E’ di poche ore fa la notizia che Amazon è pronta a licenziare circa 10.000 lavoratori, che potrebbero ricevere la comunicazione ufficiale già nei prossimi giorni. Intanto i primi 260 licenziati saranno in California, anche se il provvedimento avrà esecuzione da gennaio. I tagli annunciati ammontano a meno dell’1% degli 1,5 milioni di lavoratori dell’azienda in tutto il mondo, ma le perdite di posti di lavoro arrivano in un momento in cui l’azienda in genere espande la propria forza lavoro durante le intense festività natalizie. Le azioni di Amazon sono scese del 18% quest’anno.
La società di rideshare Lyft ha licenziato circa 700 lavoratori (pari al 13% del totale), nella previsione, hanno detto i co-fondatori Logan Green e John Zimmer, di “una probabile recessione nel prossimo anno”, nonché all’inflazione e all’aumento dei costi assicurativi. Le azioni di Lyft sono diminuite di circa il 71% quest’anno.
All’inizio di novembre la società fintech Stripe ha annunciato che avrebbe licenziato il 14% della sua forza lavoro, circa 1.100 dipendenti a fronte di ”un’inflazione ostinata, shock energetici, tassi di interesse più elevati, budget di investimento ridotti e finanziamenti di avvio più scarsi”, ha dichiarato il CEO Patrick Collison in un promemoria ai dipendenti. Sono stati invece 862 i dipendenti mandati a casa dal broker immobiliare online Redfin. I nuovi licenziamenti (che hanno riguardato circa il 13% della forza lavoro) segue quello di aprile, che ha colpito più di un quarto del personale di Redfin a causa della crisi immobiliare.

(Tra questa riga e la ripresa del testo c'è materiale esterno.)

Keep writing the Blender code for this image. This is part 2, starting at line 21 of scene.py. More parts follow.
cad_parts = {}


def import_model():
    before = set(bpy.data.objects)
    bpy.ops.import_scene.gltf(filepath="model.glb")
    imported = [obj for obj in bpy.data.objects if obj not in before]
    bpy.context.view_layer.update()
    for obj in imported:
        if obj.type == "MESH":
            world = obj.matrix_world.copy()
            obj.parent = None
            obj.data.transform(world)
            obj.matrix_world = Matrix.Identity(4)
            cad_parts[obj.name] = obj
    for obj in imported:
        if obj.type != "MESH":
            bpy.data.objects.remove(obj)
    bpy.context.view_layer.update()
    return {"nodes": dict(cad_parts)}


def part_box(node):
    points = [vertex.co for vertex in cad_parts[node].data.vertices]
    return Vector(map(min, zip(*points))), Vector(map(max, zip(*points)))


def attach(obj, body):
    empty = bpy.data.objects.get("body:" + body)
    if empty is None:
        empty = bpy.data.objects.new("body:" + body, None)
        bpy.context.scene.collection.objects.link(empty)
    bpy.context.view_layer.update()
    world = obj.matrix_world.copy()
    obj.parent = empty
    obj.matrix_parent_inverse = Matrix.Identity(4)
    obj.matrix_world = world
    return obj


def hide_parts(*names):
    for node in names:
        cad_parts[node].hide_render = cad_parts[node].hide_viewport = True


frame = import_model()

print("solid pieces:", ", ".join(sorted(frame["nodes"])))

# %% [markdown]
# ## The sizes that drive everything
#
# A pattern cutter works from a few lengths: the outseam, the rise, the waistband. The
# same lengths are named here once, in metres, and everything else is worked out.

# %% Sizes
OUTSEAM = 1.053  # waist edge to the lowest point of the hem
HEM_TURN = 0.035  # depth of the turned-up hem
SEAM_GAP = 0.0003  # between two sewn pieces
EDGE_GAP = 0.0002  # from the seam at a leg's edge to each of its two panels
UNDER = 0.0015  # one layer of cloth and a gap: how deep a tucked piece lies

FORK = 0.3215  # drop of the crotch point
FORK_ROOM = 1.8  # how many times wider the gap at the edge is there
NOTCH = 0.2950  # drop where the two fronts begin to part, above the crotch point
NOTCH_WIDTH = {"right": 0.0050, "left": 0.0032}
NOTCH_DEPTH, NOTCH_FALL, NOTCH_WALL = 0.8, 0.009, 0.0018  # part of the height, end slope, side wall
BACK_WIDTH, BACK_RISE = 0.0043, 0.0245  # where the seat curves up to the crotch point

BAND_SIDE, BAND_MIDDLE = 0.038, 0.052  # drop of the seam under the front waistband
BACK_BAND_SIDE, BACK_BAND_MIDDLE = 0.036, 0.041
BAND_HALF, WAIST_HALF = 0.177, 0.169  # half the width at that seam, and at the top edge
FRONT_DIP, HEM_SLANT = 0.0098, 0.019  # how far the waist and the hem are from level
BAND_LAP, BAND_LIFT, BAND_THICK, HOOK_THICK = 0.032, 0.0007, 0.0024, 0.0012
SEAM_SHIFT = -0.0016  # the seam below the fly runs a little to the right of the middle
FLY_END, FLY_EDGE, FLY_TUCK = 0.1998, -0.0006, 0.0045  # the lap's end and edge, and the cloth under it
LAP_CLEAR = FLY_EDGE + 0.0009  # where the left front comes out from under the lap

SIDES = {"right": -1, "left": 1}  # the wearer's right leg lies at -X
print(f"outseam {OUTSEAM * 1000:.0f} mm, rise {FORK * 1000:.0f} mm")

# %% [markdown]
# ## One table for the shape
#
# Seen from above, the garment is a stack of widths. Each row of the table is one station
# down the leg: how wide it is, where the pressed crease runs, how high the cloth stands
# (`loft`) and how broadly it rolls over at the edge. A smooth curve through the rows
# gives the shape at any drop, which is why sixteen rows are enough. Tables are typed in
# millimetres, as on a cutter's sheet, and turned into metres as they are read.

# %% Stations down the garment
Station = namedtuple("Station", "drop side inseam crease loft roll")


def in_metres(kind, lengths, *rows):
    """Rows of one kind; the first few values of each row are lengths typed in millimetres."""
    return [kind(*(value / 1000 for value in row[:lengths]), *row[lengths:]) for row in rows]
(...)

Tagli anche per il personale di Salesforce, società di software aziendale.
Nemmeno Microsoft è riuscita a sottrarsi ai licenziamenti, annunciando che interromperà il rapporto di lavoro con quasi 1.000 dipendenti (su un totale di 221 mila), nelle varie sedi in tutto il mondo. I licenziamenti decisi dalla piattaforma di trading finanziario online Robinhood riguarderanno il 23% dell’intera forza lavoro, dopo che in aprile era stato già mandato via il 9%. In uscita non volontaria anche 1.100dipendenti della piattaforma di trading di criptovalute Coinbase che a giugno ha tagliato del 18% le posizioni a tempo pieno.